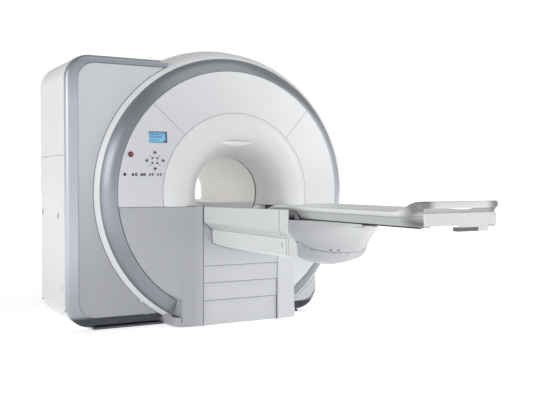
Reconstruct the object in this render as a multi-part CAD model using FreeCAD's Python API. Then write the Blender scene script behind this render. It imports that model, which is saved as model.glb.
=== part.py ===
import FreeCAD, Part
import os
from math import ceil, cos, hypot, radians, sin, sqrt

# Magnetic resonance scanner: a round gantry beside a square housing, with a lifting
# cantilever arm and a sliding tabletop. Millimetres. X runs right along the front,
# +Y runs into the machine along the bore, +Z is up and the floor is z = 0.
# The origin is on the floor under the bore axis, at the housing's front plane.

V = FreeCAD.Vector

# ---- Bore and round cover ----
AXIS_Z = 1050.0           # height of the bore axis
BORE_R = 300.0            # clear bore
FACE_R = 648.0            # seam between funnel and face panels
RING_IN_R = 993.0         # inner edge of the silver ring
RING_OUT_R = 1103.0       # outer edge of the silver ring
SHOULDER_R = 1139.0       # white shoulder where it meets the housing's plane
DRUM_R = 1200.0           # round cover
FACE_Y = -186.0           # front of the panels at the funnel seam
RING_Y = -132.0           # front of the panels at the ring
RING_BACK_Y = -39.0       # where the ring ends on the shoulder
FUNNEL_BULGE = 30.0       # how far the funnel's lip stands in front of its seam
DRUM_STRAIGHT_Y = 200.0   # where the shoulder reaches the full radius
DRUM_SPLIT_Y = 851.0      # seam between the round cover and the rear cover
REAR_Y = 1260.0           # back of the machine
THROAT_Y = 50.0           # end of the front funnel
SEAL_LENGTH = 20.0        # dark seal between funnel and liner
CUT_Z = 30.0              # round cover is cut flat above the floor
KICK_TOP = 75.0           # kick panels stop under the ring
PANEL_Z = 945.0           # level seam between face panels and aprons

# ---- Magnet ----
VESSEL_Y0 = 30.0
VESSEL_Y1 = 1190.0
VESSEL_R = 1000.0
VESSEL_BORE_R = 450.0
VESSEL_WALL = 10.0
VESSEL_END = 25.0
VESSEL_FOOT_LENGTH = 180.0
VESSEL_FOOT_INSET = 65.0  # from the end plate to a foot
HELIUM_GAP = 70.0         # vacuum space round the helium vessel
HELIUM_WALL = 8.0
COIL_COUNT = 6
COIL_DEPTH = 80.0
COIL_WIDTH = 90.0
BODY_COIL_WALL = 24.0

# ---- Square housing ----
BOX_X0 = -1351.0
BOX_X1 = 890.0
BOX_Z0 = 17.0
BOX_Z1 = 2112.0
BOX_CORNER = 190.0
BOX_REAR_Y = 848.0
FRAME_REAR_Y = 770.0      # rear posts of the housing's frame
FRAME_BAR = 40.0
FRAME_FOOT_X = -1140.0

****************

## What is needed
Can you give every line above again, exactly as written?

## Result
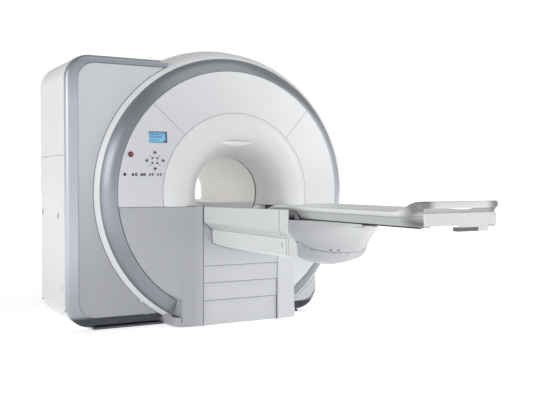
Reconstruct the object in this render as a multi-part CAD model using FreeCAD's Python API. Then write the Blender scene script behind this render. It imports that model, which is saved as model.glb.
=== part.py ===
import FreeCAD, Part
import os
from math import ceil, cos, hypot, radians, sin, sqrt

# Magnetic resonance scanner: a round gantry beside a square housing, with a lifting
# cantilever arm and a sliding tabletop. Millimetres. X runs right along the front,
# +Y runs into the machine along the bore, +Z is up and the floor is z = 0.
# The origin is on the floor under the bore axis, at the housing's front plane.

V = FreeCAD.Vector

# ---- Bore and round cover ----
AXIS_Z = 1050.0           # height of the bore axis
BORE_R = 300.0            # clear bore
FACE_R = 648.0            # seam between funnel and face panels
RING_IN_R = 993.0         # inner edge of the silver ring
RING_OUT_R = 1103.0       # outer edge of the silver ring
SHOULDER_R = 1139.0       # white shoulder where it meets the housing's plane
DRUM_R = 1200.0           # round cover
FACE_Y = -186.0           # front of the panels at the funnel seam
RING_Y = -132.0           # front of the panels at the ring
RING_BACK_Y = -39.0       # where the ring ends on the shoulder
FUNNEL_BULGE = 30.0       # how far the funnel's lip stands in front of its seam
DRUM_STRAIGHT_Y = 200.0   # where the shoulder reaches the full radius
DRUM_SPLIT_Y = 851.0      # seam between the round cover and the rear cover
REAR_Y = 1260.0           # back of the machine
THROAT_Y = 50.0           # end of the front funnel
SEAL_LENGTH = 20.0        # dark seal between funnel and liner
CUT_Z = 30.0              # round cover is cut flat above the floor
KICK_TOP = 75.0           # kick panels stop under the ring
PANEL_Z = 945.0           # level seam between face panels and aprons

# ---- Magnet ----
VESSEL_Y0 = 30.0
VESSEL_Y1 = 1190.0
VESSEL_R = 1000.0
VESSEL_BORE_R = 450.0
VESSEL_WALL = 10.0
VESSEL_END = 25.0
VESSEL_FOOT_LENGTH = 180.0
VESSEL_FOOT_INSET = 65.0  # from the end plate to a foot
HELIUM_GAP = 70.0         # vacuum space round the helium vessel
HELIUM_WALL = 8.0
COIL_COUNT = 6
COIL_DEPTH = 80.0
COIL_WIDTH = 90.0
BODY_COIL_WALL = 24.0

# ---- Square housing ----
BOX_X0 = -1351.0
BOX_X1 = 890.0
BOX_Z0 = 17.0
BOX_Z1 = 2112.0
BOX_CORNER = 190.0
BOX_REAR_Y = 848.0
FRAME_REAR_Y = 770.0      # rear posts of the housing's frame
FRAME_BAR = 40.0
FRAME_FOOT_X = -1140.0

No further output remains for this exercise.